We Have Met the Enemy – and They’re Not in Yemen

In response to the failed Christmas day bombing of Northwest Airlines flight 253, US officials and the Obama administration made a very public show of shifting their already turbo-charged ‘war on terror’ into overdrive.  

Here in the US, officials – aided by the corporate media – attempted to reassure a terror-weary American public with nationally televised displays of stepped up screenings at airports, increased numbers of air marshals on international flights and the addition of hundreds of names to the CIA’s ‘terrorist watch list.’ 

All but eclipsed by this ‘security sideshow’ was the administration’s accelerated military campaign in the beautiful and impoverished little country of Yemen, located on the southwest tip of the Arabian Peninsula, where the would-be Christmas bomber allegedly had "connections to Al Qaeda." 

The Wall Street Journal recently reported that "Yemen has become the international jihadi’s destination of choice from which to prepare, plot and launch future terror attacks," a claim that pretty much sums up the official US justification for its new focus on Yemen. But, as fate would have it, Yemen has also become the "destination of choice" for a lot of other people – including war and climate refugees from the Horn of Africa. 

The United Nations High Commissioner for Refugees (UNHCR) reported in December that record numbers made the perilous journey across the Gulf of Aden to Yemen in 2009. The agency says tens of thousands of Somalis and Ethiopians, "driven by desperation," traveled across the sea to escape civil war, political instability, poverty, famine and drought in the Horn of Africa.
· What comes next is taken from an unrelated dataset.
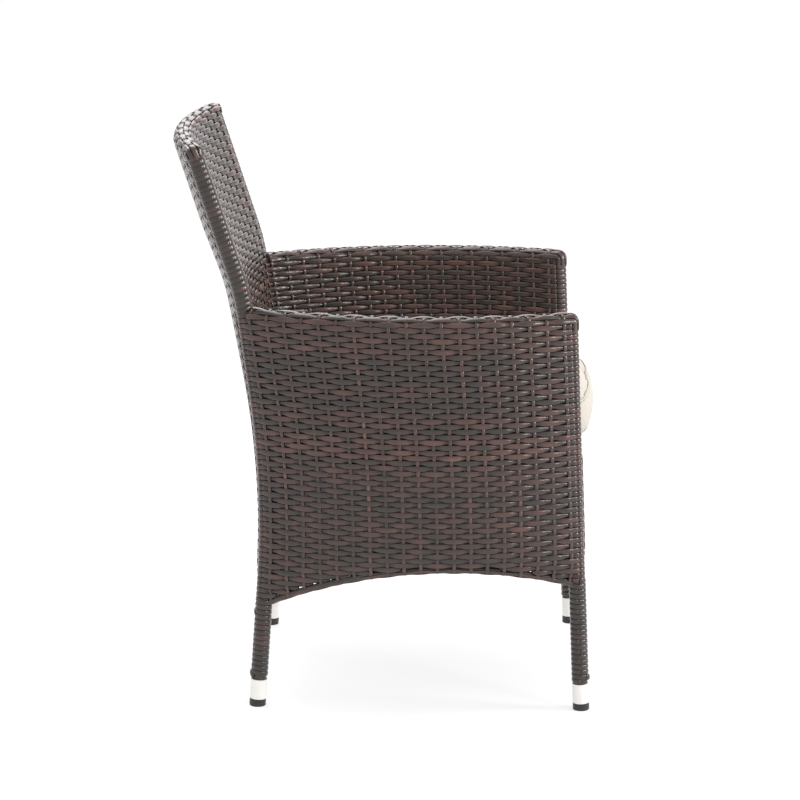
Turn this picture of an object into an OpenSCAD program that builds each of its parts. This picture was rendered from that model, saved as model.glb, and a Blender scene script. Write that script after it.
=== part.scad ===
// Woven garden armchair: bent tube frame, woven resin skin, loose seat cushion.
// Millimetres. X runs across the chair, the seat faces -Y, Z is up, the feet stand on Z = 0.

/* [Overall] */
// Height of the woven back above the ground
overall_h = 870; // [850:5:890]
// Height of the woven arms above the ground
arm_h = 625; // [610:5:640]
// Height of the seat frame tubes' centreline
seat_z = 395; // [385:5:405]

/* [Frame tube] */
// Outer diameter of the frame tube
tube_d = 22; // [21:0.5:23]
// Wall of the frame tube
tube_wall = 1.5; // [1:0.25:2.5]
// Diameter of the thin rod along the lower edge of each woven panel
rod_d = 8; // [6:1:10]

/* [Plan of the legs and arms] */
// Front foot centre, sideways from the middle
foot_x = 227.5; // [222:0.5:232]
// Front foot centre, forward of the middle
foot_front = 301.6; // [299:0.1:304]
// Front leg axis at arm height, sideways from the middle
leg_top_x = 251; // [248:0.5:254]
// Front leg axis at arm height, forward of the middle
leg_top_front = 276.1; // [273:0.1:279]
// Back post axis, sideways from the middle
post_x = 212.9; // [210:0.1:216]
// Rear foot centre, behind the middle
foot_rear = 195.9; // [192:0.1:200]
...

The latest numbers issued by the Ministry of the Interior report more than 1.8 million refugees residing in Yemen. The UNHCR called this a "staggering increase" over the number of people who arrived there in 2008. 
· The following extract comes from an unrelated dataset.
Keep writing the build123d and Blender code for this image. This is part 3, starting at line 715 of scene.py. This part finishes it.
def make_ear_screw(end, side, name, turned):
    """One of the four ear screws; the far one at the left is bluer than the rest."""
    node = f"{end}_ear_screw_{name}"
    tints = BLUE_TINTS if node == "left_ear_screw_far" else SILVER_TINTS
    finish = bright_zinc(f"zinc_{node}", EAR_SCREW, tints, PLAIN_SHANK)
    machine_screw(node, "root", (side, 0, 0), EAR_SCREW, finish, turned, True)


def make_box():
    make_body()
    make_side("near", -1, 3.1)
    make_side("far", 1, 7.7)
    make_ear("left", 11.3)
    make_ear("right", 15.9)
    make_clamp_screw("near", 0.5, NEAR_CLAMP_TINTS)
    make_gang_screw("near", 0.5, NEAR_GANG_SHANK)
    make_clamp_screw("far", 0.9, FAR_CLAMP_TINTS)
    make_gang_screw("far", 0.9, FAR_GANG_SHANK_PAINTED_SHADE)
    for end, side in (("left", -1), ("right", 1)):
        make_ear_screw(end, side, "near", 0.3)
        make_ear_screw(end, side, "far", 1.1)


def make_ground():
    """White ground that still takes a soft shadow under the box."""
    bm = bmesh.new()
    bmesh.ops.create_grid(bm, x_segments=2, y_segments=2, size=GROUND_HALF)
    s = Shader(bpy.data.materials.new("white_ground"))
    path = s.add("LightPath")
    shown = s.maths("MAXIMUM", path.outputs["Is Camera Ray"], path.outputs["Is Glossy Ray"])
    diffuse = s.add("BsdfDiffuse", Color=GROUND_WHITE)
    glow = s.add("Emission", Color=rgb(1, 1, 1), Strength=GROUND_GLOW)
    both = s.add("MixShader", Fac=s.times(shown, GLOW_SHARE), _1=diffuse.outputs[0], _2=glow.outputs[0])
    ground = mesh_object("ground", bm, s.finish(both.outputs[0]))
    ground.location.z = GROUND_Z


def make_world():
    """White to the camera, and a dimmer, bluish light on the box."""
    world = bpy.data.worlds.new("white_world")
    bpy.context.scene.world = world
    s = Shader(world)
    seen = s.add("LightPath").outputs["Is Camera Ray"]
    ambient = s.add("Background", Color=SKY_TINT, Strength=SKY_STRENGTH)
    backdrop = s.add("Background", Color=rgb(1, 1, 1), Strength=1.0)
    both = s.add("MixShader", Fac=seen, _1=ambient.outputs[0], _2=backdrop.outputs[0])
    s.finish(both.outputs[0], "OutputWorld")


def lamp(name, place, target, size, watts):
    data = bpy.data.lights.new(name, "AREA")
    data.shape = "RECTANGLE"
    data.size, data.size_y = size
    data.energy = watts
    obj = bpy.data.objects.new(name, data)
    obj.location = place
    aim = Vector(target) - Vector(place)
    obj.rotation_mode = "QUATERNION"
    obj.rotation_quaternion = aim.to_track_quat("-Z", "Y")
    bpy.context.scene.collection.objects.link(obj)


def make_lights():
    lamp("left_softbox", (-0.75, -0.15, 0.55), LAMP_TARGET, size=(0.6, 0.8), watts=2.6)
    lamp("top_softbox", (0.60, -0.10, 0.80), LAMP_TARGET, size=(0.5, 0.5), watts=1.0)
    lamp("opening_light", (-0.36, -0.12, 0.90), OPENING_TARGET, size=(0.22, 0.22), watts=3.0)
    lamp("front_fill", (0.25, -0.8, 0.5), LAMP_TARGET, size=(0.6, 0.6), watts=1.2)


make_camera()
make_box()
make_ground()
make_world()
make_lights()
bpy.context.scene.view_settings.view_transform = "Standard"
An unharmonic convergence of ‘compounded emergencies’ 

Yemen’s al-Wahda newspaper reported in December that the country had received grant money for dealing with disasters "that happened and could happen because of climate change in these countries." While refugees view Yemen as their last best hope for survival, the influx could not have come at a less opportune time for one of the least developed countries in the world.  

"Yemen is expected to face negative impacts by climate change, including heat waves and torrential rains that could badly affect main developmental sectors such as agriculture, health and coasts," al-Wahda reported early this year.  
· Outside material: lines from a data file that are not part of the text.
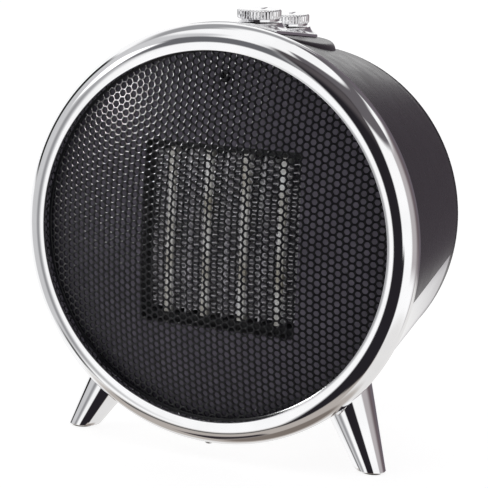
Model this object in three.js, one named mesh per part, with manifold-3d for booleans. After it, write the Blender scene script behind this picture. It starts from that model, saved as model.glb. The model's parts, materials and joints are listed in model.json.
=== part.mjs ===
// Drum-shaped ceramic fan heater on three splayed legs.
// Units are millimetres. In the drum's own frame X is across, Y runs from the front opening to the
// rear cover along the drum's axis, and Z is up. The whole drum is then lifted onto its feet.
import * as THREE from 'three';
import * as BufferGeometryUtils from 'three/addons/utils/BufferGeometryUtils.js';
import Module from 'manifold-3d';

// ---- Driving dimensions -------------------------------------------------------------------------
const OPENING_RADIUS = 100;
const BEZEL_RADIUS = 114.2;
const BEZEL_DEPTH = 12.1;
const LIP_WIDTH = 2.8;
const BEZEL_SKIN = 1.8;
const AXIS_HEIGHT = 122.3;

const GRILLE_BACK_SET = 5.2;
const GRILLE_THICKNESS = 1.0;
const GRILLE_RISE = 15;
const GRILLE_DOME_RADIUS = 97;
const GRILLE_RADIUS = 104.5;

const SHELL_FRONT = 8;
const SHELL_SHOULDER = 16;
const SHELL_REAR = 130;
const SHELL_NECK_RADIUS = 109.5;
const SHELL_FRONT_RADIUS = 112.3;
const SHELL_REAR_RADIUS = 96;
const SHELL_WALL = 2.2;
const SEAM_HEIGHT_AT_FRONT = -27;
const SEAM_SLOPE = 0.085;

const PLATE_FRONT = 12;
const PLATE_RADIUS = 107;
const WINDOW_HALF_WIDTH = 46;
const WINDOW_TOP = 48.9;
const WINDOW_BOTTOM = -51.7;

const CORE_FRONT = 20;
const CORE_DEPTH = 15;
const BAR_PITCH = 21.9;
const BAR_WIDTH = 4;
const SPACER_WIDTH = 1;
const FIN_PERIODS = 9;

const FAN_RADIUS = 39.5;
const COVER_THICKNESS = 3.2;
const KNOB_RADIUS = 12.2;
const KNOB_HEIGHT = 6.5;
const FRONT_SEAT = { y: 54, z: 113.5 };
const REAR_SEAT = { y: 95.2, z: 109.2 };
const CONTROL_TILT = THREE.MathUtils.degToRad(2.5);

const GAP = 0.3;
const RING_SEGMENTS = 48;

// ---- Materials ----------------------------------------------------------------------------------
const FINISHES = {
  chrome: { color: 0xe4e6e8, roughness: 0.08, metalness: 1.0 },
  blackGloss: { color: 0x1c1a1d, roughness: 0.28, metalness: 0.0 },
  blackMetal: { color: 0x141315, roughness: 0.4, metalness: 0.4 },
  darkPlate: { color: 0x39363d, roughness: 0.5, metalness: 0.3 },
  aluminium: { color: 0xb9b6ad, roughness: 0.35, metalness: 0.9 },
  ceramic: { color: 0xd9d0bb, roughness: 0.6, metalness: 0.0 },
  steel: { color: 0xa7a8aa, roughness: 0.35, metalness: 0.9 },
  brass: { color: 0xc39a4a, roughness: 0.35, metalness: 0.9 },
  plainPlastic: { color: 0x2b2b2d, roughness: 0.6, metalness: 0.0 },
  whitePlastic: { color: 0xe8e6df, roughness: 0.5, metalness: 0.0 },
  rubber: { color: 0x18181a, roughness: 0.9, metalness: 0.0 },
};

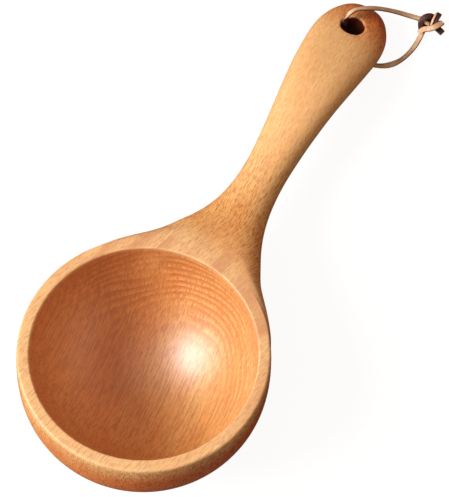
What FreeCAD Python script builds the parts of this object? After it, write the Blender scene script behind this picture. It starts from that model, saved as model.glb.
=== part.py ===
import FreeCAD, Part
import math
import os

V = FreeCAD.Vector

# A wooden ladle: a deep round bowl and a stout waved handle, carved from one piece of
# beech. A leather lace runs through the hole in the handle's end and is tied in a knot.
# Lengths are in millimetres and angles in degrees.
# The ladle is carved with its rim level and its handle along +X, and is then tipped
# until the bowl and the end of the handle rest on the table.

# Bowl
rim_inner_radius = 56.0
rim_width = 6.2
bowl_height = 68.0
belly_swell = 0.9
belly_depth = 20.0
floor_thickness = 8.5
rim_break = 0.6

# Handle seen from above, as half widths. The neck is measured from the bowl's outside,
# and the grip's widest place from the handle's end.
handle_length = 177.0
neck_distance = 54.0
neck_half_width = 11.6
grip_from_end = 27.0
grip_half_width = 20.6
tip_length = 34.0
tip_fullness = 2.26

# Flare of the handle round the bowl: angle from the handle, and distance outside the rim
flare = [(64.0, -1.2), (56.0, 0.8), (48.0, 2.4), (40.0, 3.8), (32.5, 5.6), (25.0, 8.8)]

# Wave of the handle's upper line seen from the side
root_lift = 1.2
dip_distance = 36.0
dip_depth = 4.2
crest_distance = 114.0
crest_height = 12.3
droop_distance = 200.0
droop = 12.0

# Thickness of the handle, and how square its sections are
root_thickness = 25.0
neck_thickness = 22.0
grip_thickness = 20.0
root_blend = 14.0
tip_round = 13.0
root_squareness = 4.4
grip_squareness = 2.35
section_points = 24

# Hanging hole
hole_from_end = 24.0
hole_diameter = 12.5
hole_edge_round = 1.2

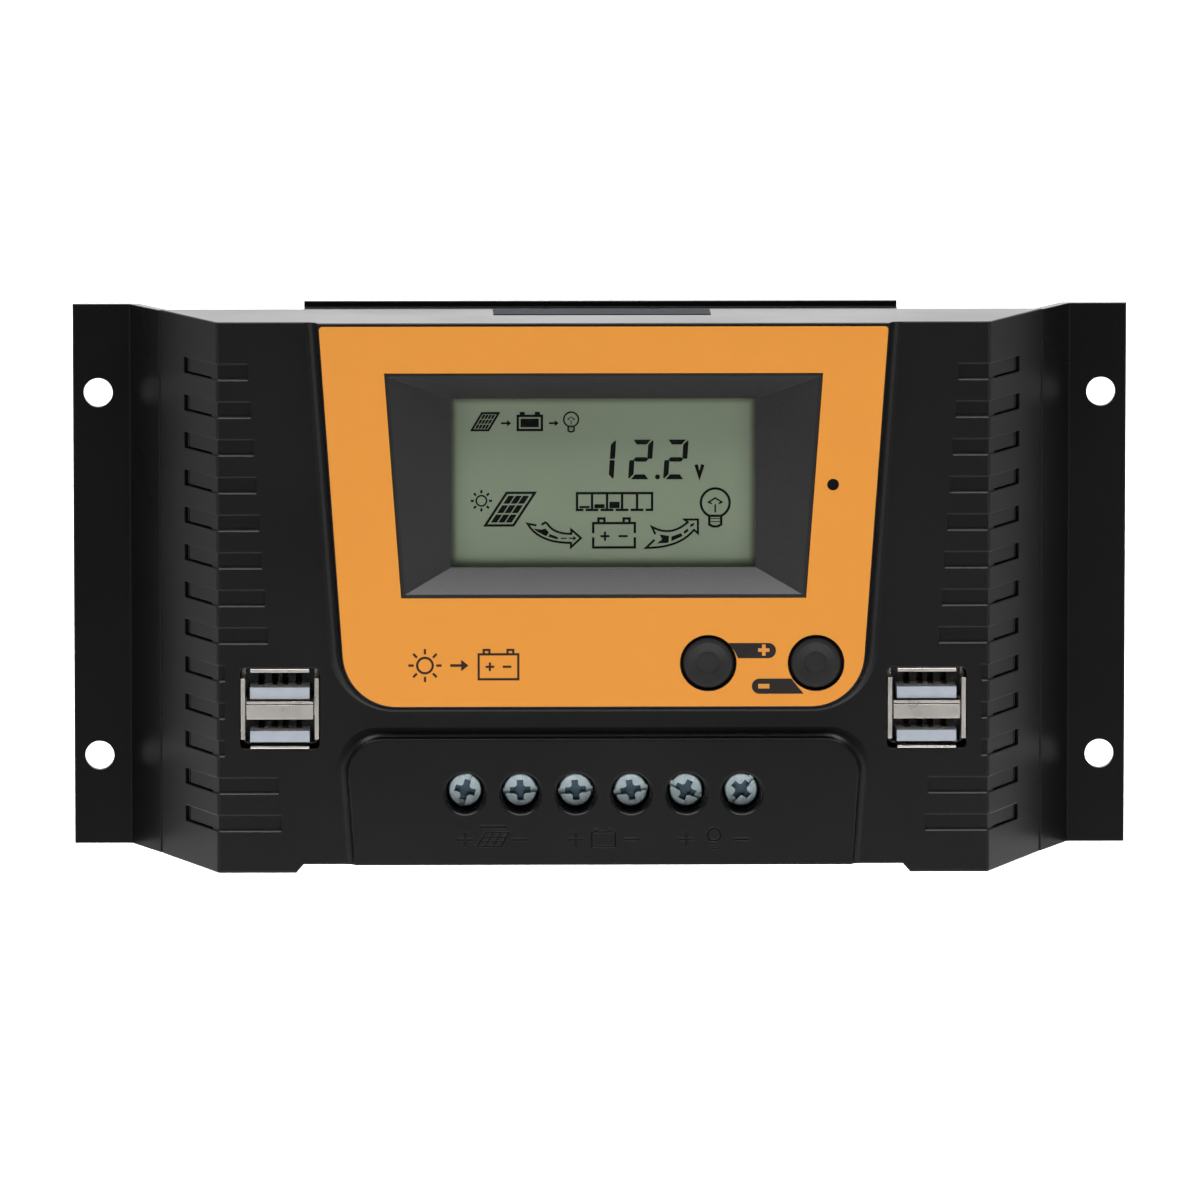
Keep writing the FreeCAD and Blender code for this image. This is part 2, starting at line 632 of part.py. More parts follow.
def tail(index, side, gap, d0, d1):
    x = pole_x(index) + side * TAIL_X
    half = TAIL_HALF_X + gap
    return box(x - half, x + half, d0, d1, LEG_LOW_Z + 0.1 - gap, LEG_HIGH_Z - 0.1 + gap)


def terminal_contacts():
    contacts = []
    for i in range(POLES):
        tails = [tail(i, side, 0, MAIN_BOARD_D - 1.2, MAIN_FRONT_D + 0.1) for side in (-1, 1)]
        contacts.append(fused(contact_parts(pole_x(i), 0) + tails))
    return Part.makeCompound(contacts)


def terminal_screw(index):
    """Pan-head clamp screw with a slot and a cross recess, turned to its own angle."""
    head = post(0, 0, HEAD_R, LEDGE_D, HEAD_D)
    head = head.makeFillet(HEAD_EDGE_R, front_rims(head, HEAD_D))
    screw = fused([head, post(0, 0, THREAD_R, BAR_REAR_D + BAR + 0.3, LEDGE_D + 0.1)])
    slot_d = HEAD_D - SLOT
    cross_d = slot_d - CROSS
    front = HEAD_D + BEYOND
    screw = without(screw, [box(-HEAD_R, HEAD_R, slot_d, front, -SLOT_HALF, SLOT_HALF),
                            box(-CROSS_HALF, CROSS_HALF, cross_d, front, -CROSS_ARM, CROSS_ARM),
                            box(-CROSS_ARM, CROSS_ARM, cross_d, front, -CROSS_HALF, CROSS_HALF),
                            post(0, 0, CROSS_MIDDLE_R, cross_d - 0.1, front)])
    screw.rotate(V(0, 0, 0), V(0, -1, 0), SLOT_ANGLES[index])
    screw.translate(V(pole_x(index), 0, SCREW_Z))
    return screw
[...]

At the same time, the country is struggling to cope with a Shi’ite rebellion in the north and a movement for autonomy in the south. And, by most accounts, Yemen’s capital, Sanaa, only has about ten years left before its own wells run dry. "Yemen is set to be the first country in the world to run out of water, providing a taste of the conflict and mass movement of populations that may spread across the world if population growth outstrips natural resources," wrote Judith Evans in an article published late last year in the UK’s TimesOnline. 

"The situation in Yemen is becoming increasingly complex as the country faces a series of compounded emergencies," states the UN’s Office for the Coordination of Humanitarian Affairs (OCHA) on its website. "Some 48% of households in Yemen are food-insecure, and half of all children are chronically malnourished … It is likely that these already alarming levels of chronic food insecurity and malnutrition have only further deteriorated as a result of the complex situation." 

As if this weren’t enough for Yemenis to cope with, the UN recently reported that the conflict in northern Yemen, combined with extreme drought has forced thousands of Yemeni civilians to flee from that country.  

US steps up military presence 

When asked by People Magazine in January what the US strategy in Yemen would be, President Obama answered that he had "no intention of sending US boots on the ground in these regions." But (at least in ‘Pentagonese’) "boots on the ground" are one thing. Cruise missiles are another. 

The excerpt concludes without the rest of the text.